JOINT BASE MCGUIRE-DIX-LAKEHURST, N.J. --

A hook and ladder fire truck, donated by the Hamilton Township, District 8 Fire Department, embarked on a long trip to Nicaragua to be utilized by the volunteer fire brigade in the nation’s capital of Managua. 

U.S. Airmen with the 305th Aerial Port Squadron and 732nd Airlift Squadron at Joint Base McGuire-Dix-Lakehurst, N.J., loaded the fire truck, worth over 1 million dollars, onto a C-17 Globemaster III to be airlifted to Managua, Nicaragua on Jan. 31, 2019. 

The Benemerito Fire Brigade of Managua relies on donations to operate; contributions to assist the citizens of Managua are put to effective use. 

Jorge A. Narvaez, a retired New Jersey Air National Guardsman Master Sgt., was responsible for organizing the effort to make this delivery a reality.

“They can use the ladder truck to put out fires and train other firefighters”, he said. “It’s a big deal for their fire department, their city, and the country of Nicaragua.”

Narvaez was born in Nicaragua and immigrated to the United States in 1981. He has served with the Princeton Police Department in New Jersey as a patrolman for 22 years. 

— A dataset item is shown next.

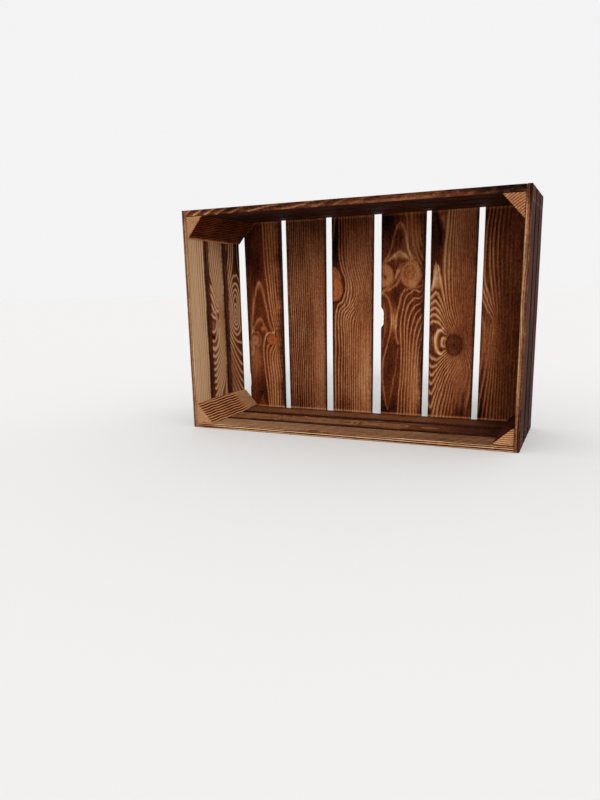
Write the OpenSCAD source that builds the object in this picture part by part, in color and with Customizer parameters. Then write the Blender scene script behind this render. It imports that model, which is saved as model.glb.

He joined the 108th Wing in October 1992, and, transferred to Security Forces in 1999, where he served on the commander's support staff until his retirement in April of 2018.

This is not the first time Narvaez has helped deliver a fire truck to Nicaragua. In 2016 he delivered a 1982 Mack fire truck, donated by the Princeton F.D.  

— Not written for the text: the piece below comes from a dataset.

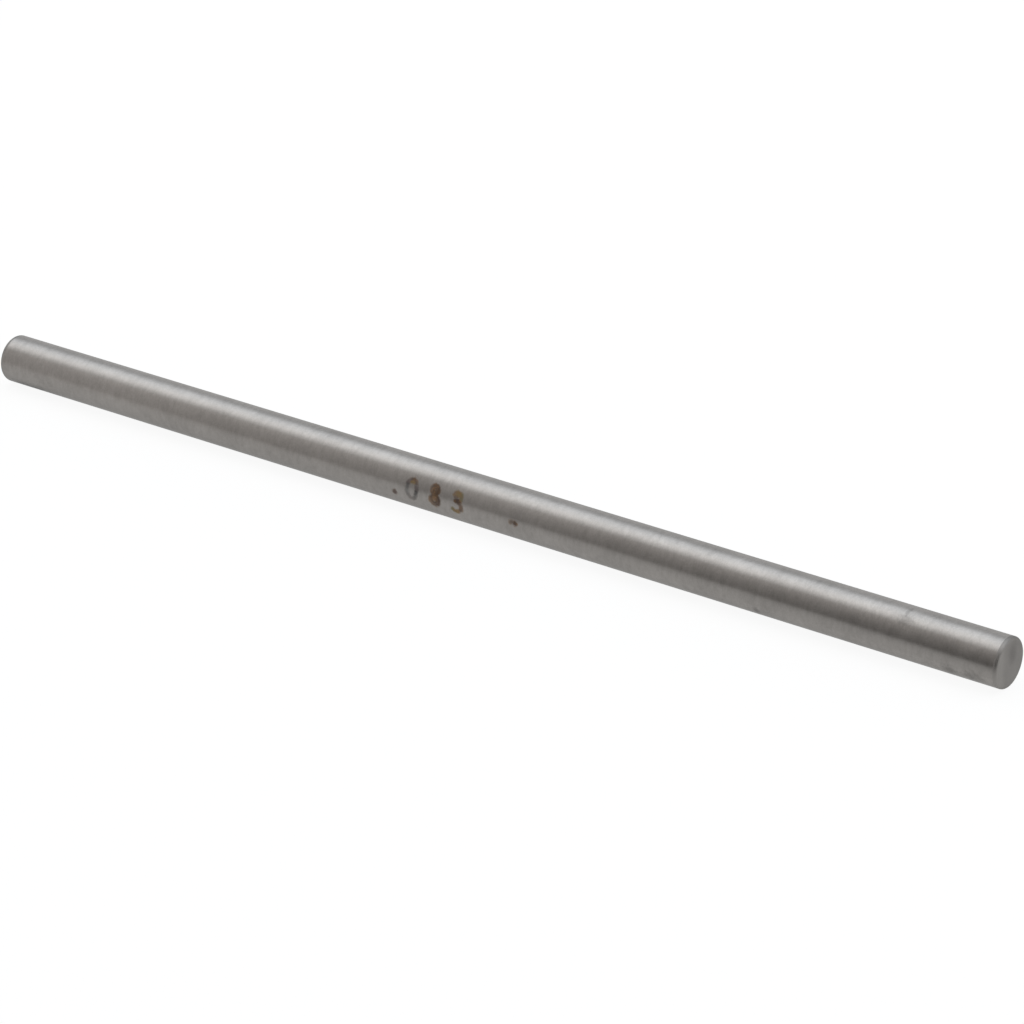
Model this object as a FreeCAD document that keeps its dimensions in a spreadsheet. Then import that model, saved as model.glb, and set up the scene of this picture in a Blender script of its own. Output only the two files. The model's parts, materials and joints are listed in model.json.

“I always believe in helping people,” Narvaez said. “I saw from my past visits the need in Nicaragua, I felt compelled to continue helping whenever I could and then Hamilton Township contacted me saying they have a truck they wanted to donate.” 

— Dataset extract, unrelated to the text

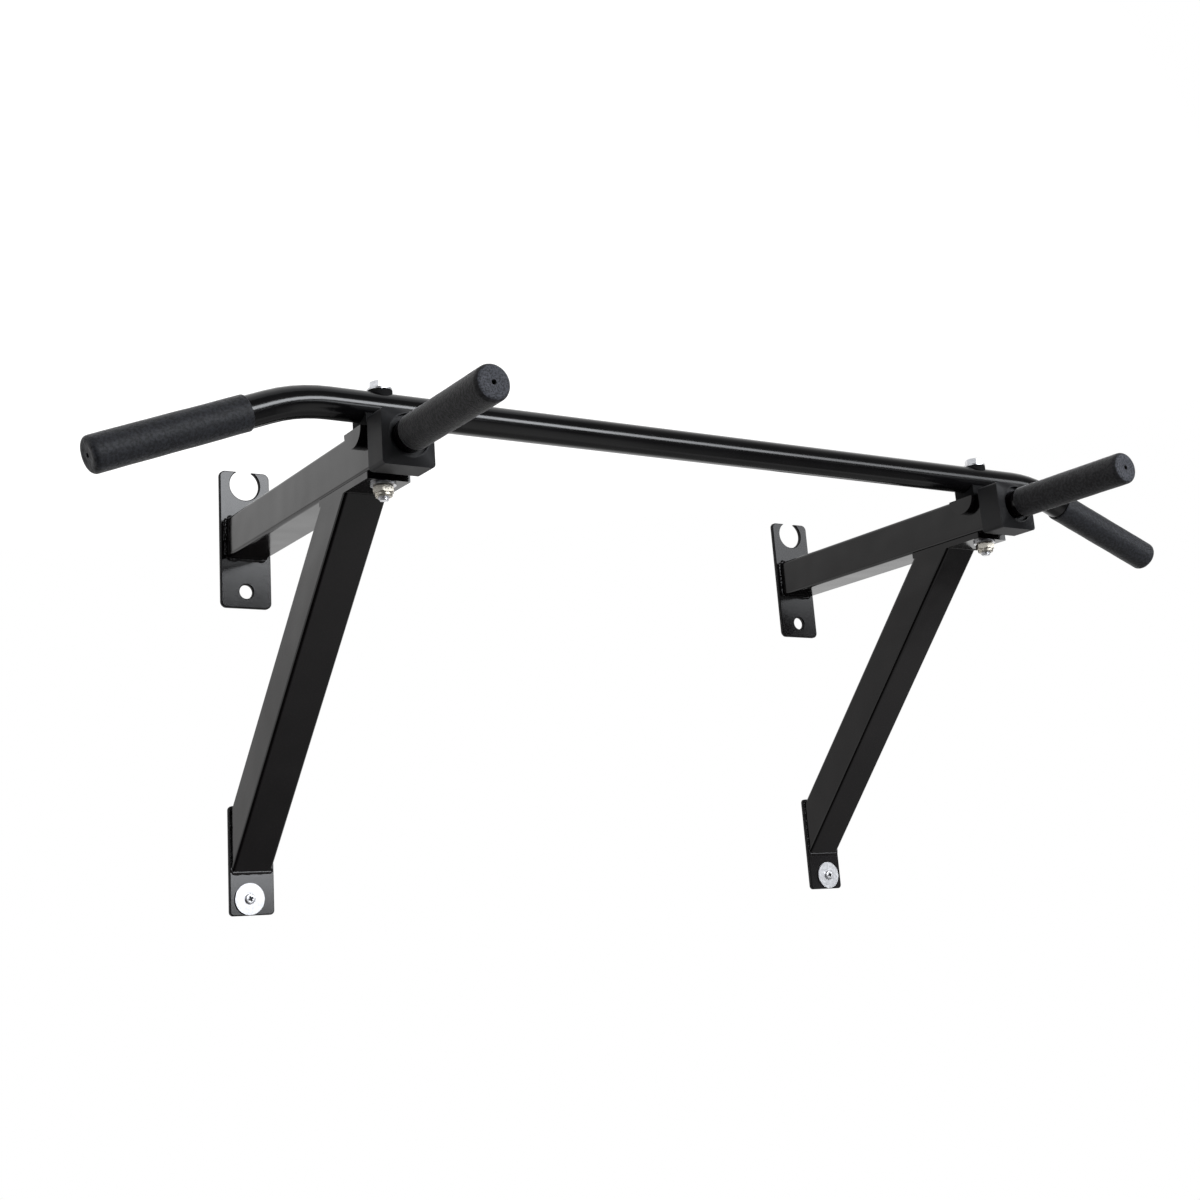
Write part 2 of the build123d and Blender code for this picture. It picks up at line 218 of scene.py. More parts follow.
class Value:
    """A node's output that Python's own operators work on, adding Math nodes to its graph."""

    def __init__(self, graph, socket):
        self.graph = graph
        self.socket = socket

    def maths(self, operation, *numbers):
        return self.graph.add("ShaderNodeMath", {"operation": operation}, dict(enumerate(numbers)))

    def __add__(self, other):
        return self.maths("ADD", self, other)

    def __radd__(self, other):
        return self.maths("ADD", other, self)

    def __sub__(self, other):
        return self.maths("SUBTRACT", self, other)

    def __rsub__(self, other):
        return self.maths("SUBTRACT", other, self)

    def __mul__(self, other):
        return self.maths("MULTIPLY", self, other)

    def __rmul__(self, other):
        return self.maths("MULTIPLY", other, self)

    def at_least(self, other):
        return self.maths("MAXIMUM", self, other)

    def at_most(self, other):
        return self.maths("MINIMUM", self, other)

    def step(self, low, high):
        """A smooth step from 0 at low to 1 at high."""
        return self.graph.add(
            "ShaderNodeMapRange", {"interpolation_type": "SMOOTHSTEP"},
            {"Value": self, "From Min": low, "From Max": high},
        )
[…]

These deliveries were made through the Denton Program, which allows private citizens and organizations to use military cargo planes to transport humanitarian goods to countries in need. 

The program is administered jointly by the U.S. Agency for International Development, the Department of State, the Defense Security Cooperation Agency and the Department of Defense. 

USAID reviews all applications to ensure they meet foreign policy objectives and that the donation meets a genuine humanitarian necessity in accordance with the country’s requirements. 

After the request made its way through the proper channels, the 514th Air Mobility Wing was tasked to airlift the truck and additional supplies to Managua, and the 732nd AS delivered the goods.

The 732nd conducts approximately six or seven Denton missions each year, with this mission being the first time the squadron loaded and airlifted a fire truck. 

The Denton missions are often flown overseas, providing the aircrew with valuable off-station training necessary to effectively perform their duties. 

Assisting Narvaez in the planning process was Lt. Col. Patrick Stafy, C-17 current operations chief with the 514th Operations Support Squadron. 

Stafy was the aircraft commander for the flight and the main mission planner with the assistance of Senior Master Sgt. Shawn Reynolds, loadmaster with the 514th Operations Group. 

“The 305th and 514th Maintenance Squadrons really stepped it up providing us with the C-17 to be loaded twenty-four hours early”, said Stafy. “It was a really great job on their part.” 

This endeavor was a total force effort with many moving pieces that included reserve and active duty squadrons, along with first responders from Hamilton Township and Hopewell, who got the fire truck and supplies to JBMDL. 

The humanitarian aid arrived in Nicaragua Feb. 3, and the U.S. Airmen were greeted by the U.S. consulate staff and firefighters with the volunteer fire brigade in Managua. 

“I’ve been a Reservist for twenty-three years and have been involved with Denton missions for twenty years,” Stafy said. “We usually donate food and supplies on palettes, but to unload a fire truck and have the fire brigade greet us and shake our hands was extremely gratifying.” 

It was a gratifying moment for Narvaez as well, who was able to see the result of his efforts pay dividends for the people of Nicaragua.

“It was incredible, everyone was key to this success, to the enlisted Airmen, to the civilians who worked beside them, and the fire departments who contributed,” recalled Narvaez. “Everyone involved went above and beyond; I was very proud that the aircrew were from New Jersey and that when we landed and I saw the tail of the plane said McGuire.”